_Task_: Count every line where "bodies" shows up, and give that number only.

** begin Data **

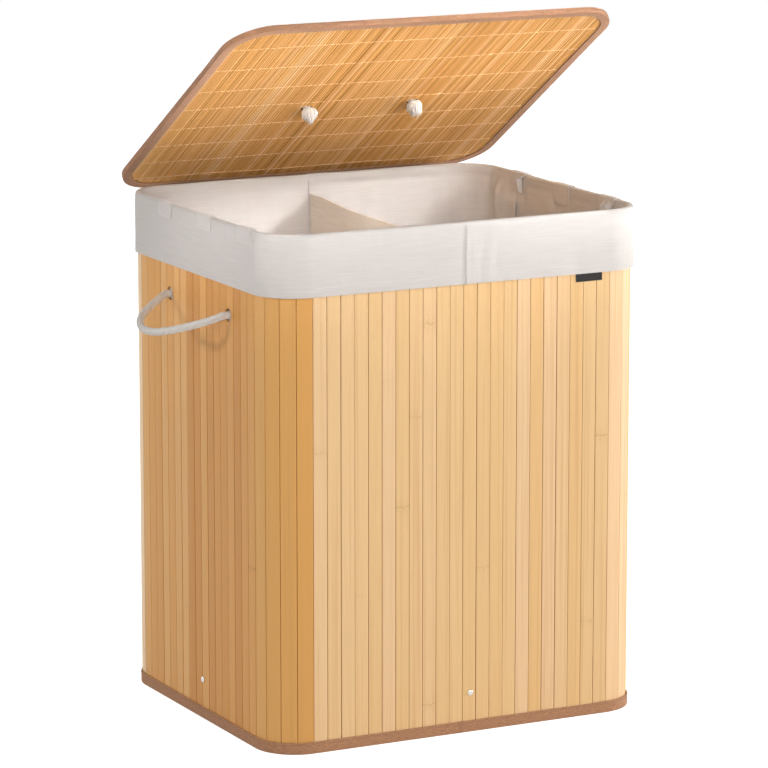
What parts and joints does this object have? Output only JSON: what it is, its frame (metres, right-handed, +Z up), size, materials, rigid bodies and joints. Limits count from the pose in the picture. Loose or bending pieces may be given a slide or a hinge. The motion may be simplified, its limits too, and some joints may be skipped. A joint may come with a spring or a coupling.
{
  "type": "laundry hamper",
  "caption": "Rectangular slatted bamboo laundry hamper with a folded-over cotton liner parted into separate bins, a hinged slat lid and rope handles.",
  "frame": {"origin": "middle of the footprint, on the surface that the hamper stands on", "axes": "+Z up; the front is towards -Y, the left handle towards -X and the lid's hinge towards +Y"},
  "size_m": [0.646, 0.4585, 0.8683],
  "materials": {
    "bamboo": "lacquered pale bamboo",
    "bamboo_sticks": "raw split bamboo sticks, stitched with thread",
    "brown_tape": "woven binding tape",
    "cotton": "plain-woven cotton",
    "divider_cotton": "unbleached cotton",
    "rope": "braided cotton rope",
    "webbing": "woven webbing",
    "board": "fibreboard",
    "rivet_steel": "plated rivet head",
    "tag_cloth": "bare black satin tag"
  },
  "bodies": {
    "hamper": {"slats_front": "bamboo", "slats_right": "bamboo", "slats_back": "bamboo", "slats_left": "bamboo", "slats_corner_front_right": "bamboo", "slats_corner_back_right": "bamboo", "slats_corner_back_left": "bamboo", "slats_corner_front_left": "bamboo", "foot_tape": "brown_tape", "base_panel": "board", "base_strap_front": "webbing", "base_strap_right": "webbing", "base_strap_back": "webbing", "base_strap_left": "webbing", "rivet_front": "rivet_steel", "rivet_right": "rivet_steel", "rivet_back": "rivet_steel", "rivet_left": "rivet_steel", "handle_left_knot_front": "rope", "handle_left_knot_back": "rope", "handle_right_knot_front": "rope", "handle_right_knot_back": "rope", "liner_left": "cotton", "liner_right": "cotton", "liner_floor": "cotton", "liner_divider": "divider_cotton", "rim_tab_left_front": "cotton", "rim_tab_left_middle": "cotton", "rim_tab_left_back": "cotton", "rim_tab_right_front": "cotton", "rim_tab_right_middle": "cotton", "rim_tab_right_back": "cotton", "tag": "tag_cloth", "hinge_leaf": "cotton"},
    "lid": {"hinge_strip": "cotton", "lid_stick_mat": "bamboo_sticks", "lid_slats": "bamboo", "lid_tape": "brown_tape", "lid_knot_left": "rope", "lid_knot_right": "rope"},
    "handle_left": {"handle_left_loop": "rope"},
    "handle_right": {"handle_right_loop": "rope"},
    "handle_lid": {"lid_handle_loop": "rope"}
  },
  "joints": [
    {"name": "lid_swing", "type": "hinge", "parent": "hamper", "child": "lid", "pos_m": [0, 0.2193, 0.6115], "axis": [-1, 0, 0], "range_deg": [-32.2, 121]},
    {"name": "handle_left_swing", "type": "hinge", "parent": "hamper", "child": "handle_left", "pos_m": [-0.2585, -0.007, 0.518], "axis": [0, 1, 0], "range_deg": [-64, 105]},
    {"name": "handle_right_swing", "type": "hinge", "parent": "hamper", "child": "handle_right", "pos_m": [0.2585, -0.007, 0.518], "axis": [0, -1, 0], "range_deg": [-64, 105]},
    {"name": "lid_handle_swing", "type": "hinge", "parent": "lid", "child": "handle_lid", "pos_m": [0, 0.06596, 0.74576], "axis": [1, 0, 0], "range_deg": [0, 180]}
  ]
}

** end Data **
** begin Data **

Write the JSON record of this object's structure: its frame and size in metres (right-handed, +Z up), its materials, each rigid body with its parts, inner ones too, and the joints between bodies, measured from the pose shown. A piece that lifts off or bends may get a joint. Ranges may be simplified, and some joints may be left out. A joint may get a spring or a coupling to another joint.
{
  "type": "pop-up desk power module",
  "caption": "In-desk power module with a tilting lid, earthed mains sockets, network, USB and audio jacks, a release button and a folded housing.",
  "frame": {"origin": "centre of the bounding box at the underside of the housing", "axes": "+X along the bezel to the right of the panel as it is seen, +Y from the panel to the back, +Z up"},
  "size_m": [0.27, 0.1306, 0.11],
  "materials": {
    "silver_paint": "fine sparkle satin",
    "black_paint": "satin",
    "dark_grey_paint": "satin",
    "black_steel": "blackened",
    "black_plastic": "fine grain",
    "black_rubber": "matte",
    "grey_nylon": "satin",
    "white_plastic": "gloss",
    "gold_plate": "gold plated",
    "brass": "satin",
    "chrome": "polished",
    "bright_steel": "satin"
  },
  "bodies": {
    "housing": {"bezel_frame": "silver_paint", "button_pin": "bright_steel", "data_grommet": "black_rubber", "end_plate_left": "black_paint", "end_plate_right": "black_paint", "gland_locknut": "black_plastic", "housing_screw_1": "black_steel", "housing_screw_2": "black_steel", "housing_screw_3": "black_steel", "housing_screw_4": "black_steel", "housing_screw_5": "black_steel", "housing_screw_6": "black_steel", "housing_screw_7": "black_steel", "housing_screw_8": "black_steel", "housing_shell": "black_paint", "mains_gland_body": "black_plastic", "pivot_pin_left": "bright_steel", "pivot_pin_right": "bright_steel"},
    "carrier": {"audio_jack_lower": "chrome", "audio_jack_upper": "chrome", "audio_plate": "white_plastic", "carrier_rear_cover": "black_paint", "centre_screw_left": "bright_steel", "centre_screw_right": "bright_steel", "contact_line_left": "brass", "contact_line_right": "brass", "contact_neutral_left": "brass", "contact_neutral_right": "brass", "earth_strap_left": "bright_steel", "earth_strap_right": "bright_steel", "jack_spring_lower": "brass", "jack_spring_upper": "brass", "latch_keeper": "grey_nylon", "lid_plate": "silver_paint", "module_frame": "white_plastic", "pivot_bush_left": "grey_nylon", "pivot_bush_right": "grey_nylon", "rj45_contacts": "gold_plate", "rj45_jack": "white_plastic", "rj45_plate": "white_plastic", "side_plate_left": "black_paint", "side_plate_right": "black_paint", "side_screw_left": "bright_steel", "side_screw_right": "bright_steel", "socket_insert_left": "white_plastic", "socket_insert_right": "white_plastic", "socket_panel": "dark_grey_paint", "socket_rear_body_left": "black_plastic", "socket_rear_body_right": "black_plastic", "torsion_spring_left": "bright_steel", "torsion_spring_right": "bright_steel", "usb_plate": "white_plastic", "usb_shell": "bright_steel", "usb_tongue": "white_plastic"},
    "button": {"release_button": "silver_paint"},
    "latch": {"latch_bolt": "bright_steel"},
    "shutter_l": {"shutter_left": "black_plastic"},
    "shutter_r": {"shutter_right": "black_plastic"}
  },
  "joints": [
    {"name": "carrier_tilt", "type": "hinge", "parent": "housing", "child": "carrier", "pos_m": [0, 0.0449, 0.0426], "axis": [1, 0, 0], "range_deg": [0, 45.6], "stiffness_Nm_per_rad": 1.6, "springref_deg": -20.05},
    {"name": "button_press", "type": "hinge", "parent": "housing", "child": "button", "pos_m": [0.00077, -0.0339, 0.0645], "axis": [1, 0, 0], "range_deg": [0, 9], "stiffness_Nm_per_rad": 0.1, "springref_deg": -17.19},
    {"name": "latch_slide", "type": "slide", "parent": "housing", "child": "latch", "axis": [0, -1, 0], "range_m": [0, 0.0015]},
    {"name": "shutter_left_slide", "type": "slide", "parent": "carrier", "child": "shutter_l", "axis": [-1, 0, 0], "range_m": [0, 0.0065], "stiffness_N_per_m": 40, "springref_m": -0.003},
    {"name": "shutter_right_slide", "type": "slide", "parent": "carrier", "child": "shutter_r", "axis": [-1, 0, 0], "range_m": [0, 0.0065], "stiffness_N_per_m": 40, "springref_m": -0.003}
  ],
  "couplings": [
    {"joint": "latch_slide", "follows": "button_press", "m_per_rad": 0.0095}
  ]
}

** end Data **

_Exercise answer_: 4